EMU’s shared core values are at the heart of a Christian university like no other. Our undergraduate, graduate, seminary and other programs prepare students to serve and lead globally.
Global Community and Cross-cultural Awareness
We live in an increasingly connected world. Here, we ask ourselves how our choices affect others across the globe. Our well-known cross-cultural program – over three decades old – is one of the strongest cross-cultural study programs in the country. It is part of what makes EMU a Christian university like no other. Cross-cultural study – always with veteran faculty and staff – is a requirement for EMU students. Some participate in three-week programs in the local community or greater North America. Some spend a semester in urban Washington, D.C., participating in exciting internships. Others spend a semester in another part of the world, often the Middle East, Central and East Asia, Latin America, or Africa. When you’ve traveled to Central America, visited the coffee bean fields, and stayed with the struggling farmers, you begin to grasp the big picture. Or when your cross-cultural studies take you to the South African township of Soweto to learn about the history and lingering impact of apartheid first-hand, your sense of empathy is deepened, along with your understanding of our inter-connected world.

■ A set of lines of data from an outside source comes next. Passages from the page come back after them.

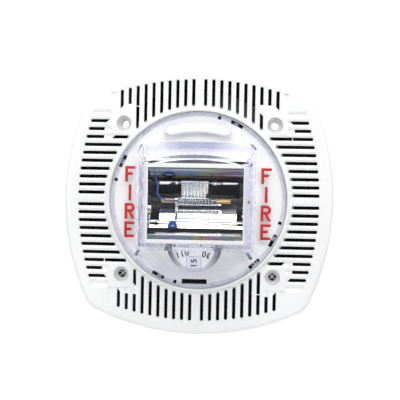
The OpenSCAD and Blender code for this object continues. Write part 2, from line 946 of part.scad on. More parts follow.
// The bright reflector: a trough with closed ends
module reflector() {
  half = mouth_w / 2;
  back_line = [for (i = [len(mirror_line) - 1:-1:0]) mirror_line[i] - [0, mirror_t]];
  color("silver")
    facing_out()
      difference() {
        union() {
          across(-half - mirror_end_t, half + mirror_end_t)
            polygon(concat(mirror_line, back_line));
          for (s = [-1, 1])
            across(s > 0 ? half : -half - mirror_end_t, s > 0 ? half + mirror_end_t : -half)
              polygon(mirror_line);
        }
        tube_along(-half - 5, half + 5, grommet_r - 1);
      }
}

// The xenon flash tube
module flash_tube() {
  color([0.9, 0.93, 1, 0.5])
    facing_out()
      difference() {
        tube_along(-tube_len / 2, tube_len / 2, tube_r);
        tube_along(-tube_len / 2 + 1.2, tube_len / 2 - 1.2, tube_r - 0.6);
      }
}

module tube_electrodes() {
  color("goldenrod")
    facing_out()
      for (s = [-1, 1]) {
        x0 = tube_len / 2;
        x1 = mouth_w / 2 + 3.5;
        tube_along(s > 0 ? x0 : -x1, s > 0 ? x1 : -x0, electrode_r);
      }
}

// Black sleeves over the electrodes, close to the reflector's ends
module tube_sleeves() {
  end = mouth_w / 2 - 1.6;
  color("black")
    facing_out()
      for (s = [-1, 1])
        difference() {
          tube_along(s > 0 ? end - sleeve_len : -end, s > 0 ? end : sleeve_len - end, sleeve_r);
          tube_along(-50, 50, electrode_r + eps);
        }
}

module tube_grommets() {
  half = mouth_w / 2;
  color("dimgray")
    facing_out()
      for (s = [-1, 1])
        difference() {
          union() {
            tube_along(s > 0 ? half - 1.5 : -half, s > 0 ? half : 1.5 - half, grommet_r);
            tube_along(s > 0 ? half - eps : -half - mirror_end_t - eps,
                       s > 0 ? half + mirror_end_t + eps : eps - half, grommet_r - 1.02);
            tube_along(s > 0 ? half + mirror_end_t : -half - mirror_end_t - 1.2,
                       s > 0 ? half + mirror_end_t + 1.2 : -half - mirror_end_t, grommet_r);
          }
          tube_along(-50, 50, electrode_r + eps);
        }
}

// Turns of bare trigger wire around the glass
module trigger_coil() {
  span = tube_len - 6;
  color("silver")
    facing_out()
      for (i = [0:trigger_turns - 1])
        translate([-span / 2 + i * span / (trigger_turns - 1), tube_y, tube_z])
          rotate([0, 90, 0])
            rotate_extrude($fn = 40)
              translate([tube_r + trigger_wire_r + 0.01, 0])
                circle(trigger_wire_r, $fn = 16);
}

// The clip band that joins the trigger lead to the tube
module trigger_band() {
  x = -tube_len / 2 + 0.2;
  color("silver")
    facing_out()
      difference() {
        union() {
          tube_along(x, x + band_w, tube_r + 0.5);
          bar(x, x + band_w, tube_y - 0.8, tube_y + 0.8, tube_z + tube_r, tube_z + tube_r + 1.1);
        }
        tube_along(x - 1, x + band_w + 1, tube_r + 0.01);
      }
}

// The blue trigger lead, from the reflector's upper left corner to the band
module trigger_lead() {
  color("royalblue")
    facing_out()
      wire([for (p = blue_route) [p[0], p[1], p[2] - blue_tube_z + tube_z]], blue_r);
}

// The white dial with its screwdriver slot and spindle
module candela_dial() {
  color("white")
    facing_out()
      translate([dial_x, dial_y, 0])
        difference() {
          union() {
            translate([0, 0, dial_z])
              cylinder(r = dial_r, h = dial_t);
            translate([0, 0, switch_z + 0.3])
              cylinder(r = spindle_r, h = dial_z - switch_z);
            translate([0, 0, dial_z + dial_t - eps])
              cylinder(r = 3, h = 0.15);
          }
          bar(-2.2, 2.2, -0.4, 0.4, dial_z + 0.5, dial_z + 3);
        }
}

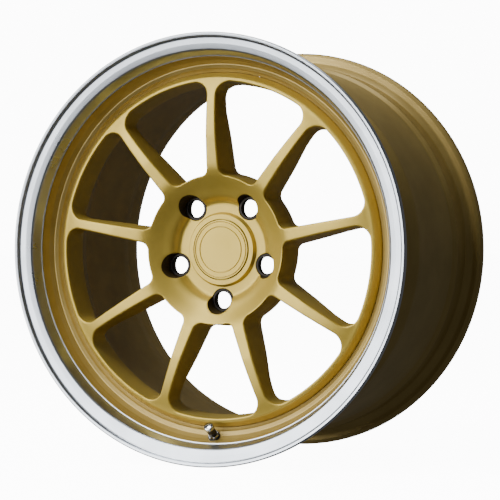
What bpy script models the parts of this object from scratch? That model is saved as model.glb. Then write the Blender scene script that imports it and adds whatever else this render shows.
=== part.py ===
"""Forged racing wheel rim, 17 x 9.5 inch, with welded rim halves, centre cap and clamp-in valve.

Frame: the wheel's axis lies along Y, the outboard face looks towards -Y, +Z is up, and the
origin is on the axis halfway across the rim. Turned pieces are drawn in the wheel's own
bench frame, where +Z points out of the outboard face, and one empty stands that frame up.
Depths are measured from the outboard flange plane, inwards. Units are metres.
"""

import math

import bmesh
import bpy
from mathutils import Matrix, Vector

mm = 0.001

# ---------------------------------------------------------------- driving dimensions
running_gap = 0.3 * mm            # clearance between pieces that touch on the real wheel

# rim contour
bead_seat_radius = 218.3 * mm     # 17 inch nominal
flange_height = 17.3 * mm         # J flange above the bead seat
rim_width = 241.3 * mm            # 9.5 inch, between the two bead faces
flange_width = 11.7 * mm          # bead face to the flange's outer face
bead_fillet = 6.5 * mm            # between the bead face and the bead seat
seat_drop = 1.0 * mm              # taper over the seat's width
hump_height = 1.7 * mm            # safety hump above the end of the seat
polished_root_drop = 2.3 * mm     # bead seat down to the top of the polished inner wall
polished_foot_drop = 7.1 * mm     # and down to its foot
polished_foot_depth = 21.4 * mm
sleeve_end_depth = 33.0 * mm      # where the outer half's sleeve stops
sleeve_wall = 3.2 * mm
weld_width = 2.4 * mm
well_drop = 17.8 * mm             # bead seat down to the drop centre
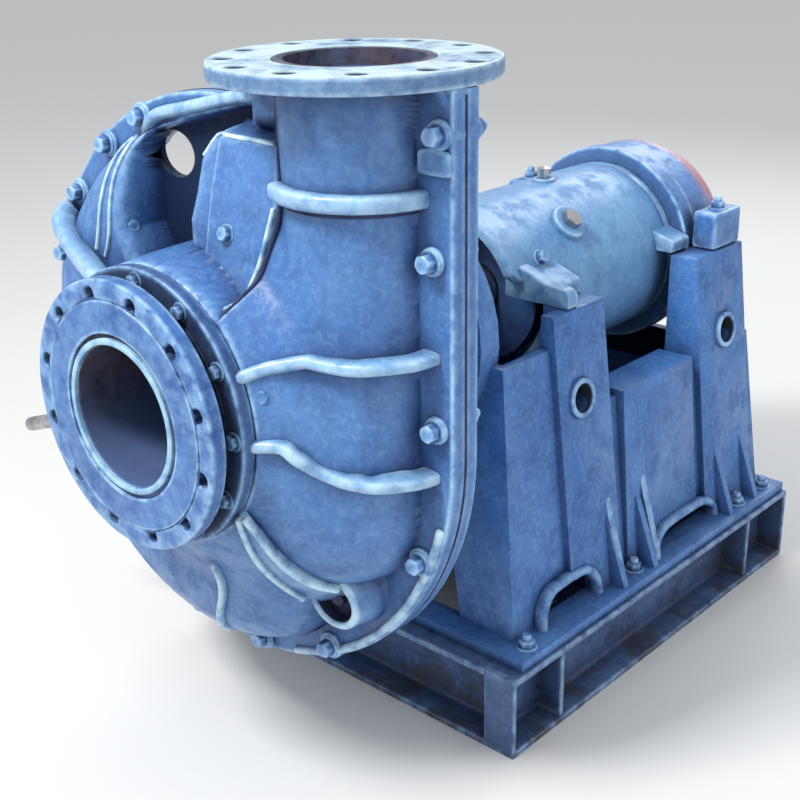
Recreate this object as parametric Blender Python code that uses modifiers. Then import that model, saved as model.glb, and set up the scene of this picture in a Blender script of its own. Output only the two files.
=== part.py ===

Sustainability and Stewardship
EMU was practicing sustainability long before “green” became trendy. Our energy efficient buildings are some of the best performing college facilities in the country. Our solar array on the Hartzler Library roof was the largest solar installation in the state of Virginia when it was installed in 2010. Our campus garden provides produce for the dining hall; compostable waste from the dining hall feeds the garden. Sustainability is woven into the curriculum on many levels.
Faith and Fellowship
Faith is important at EMU. We’re all journeying together – though we may take different paths – toward deepening our faith, learning how we might live out that faith day to day, and reaching academic and professional goals. About a third of the undergraduate student body is Mennonite. Dozens of denominations and faith traditions, and more than 30 nationalities, are all part of the EMU family. Some of of the ways undergraduate students connect to Christ on campus include: chapels throughout the week, Sunday evening celebrations, worship through music, Bible studies in residence halls, and prayer partners willing to support you throughout your year. Other students enjoy being part of a network of adult learners who share similar values and goals.
Service to Others
Reaching out to others is important. At EMU, you’ll participate in community service and maybe even find it life changing. Many alumni do voluntary service for a year or more after graduation, or even for a lifetime through church ministry and in other service professions.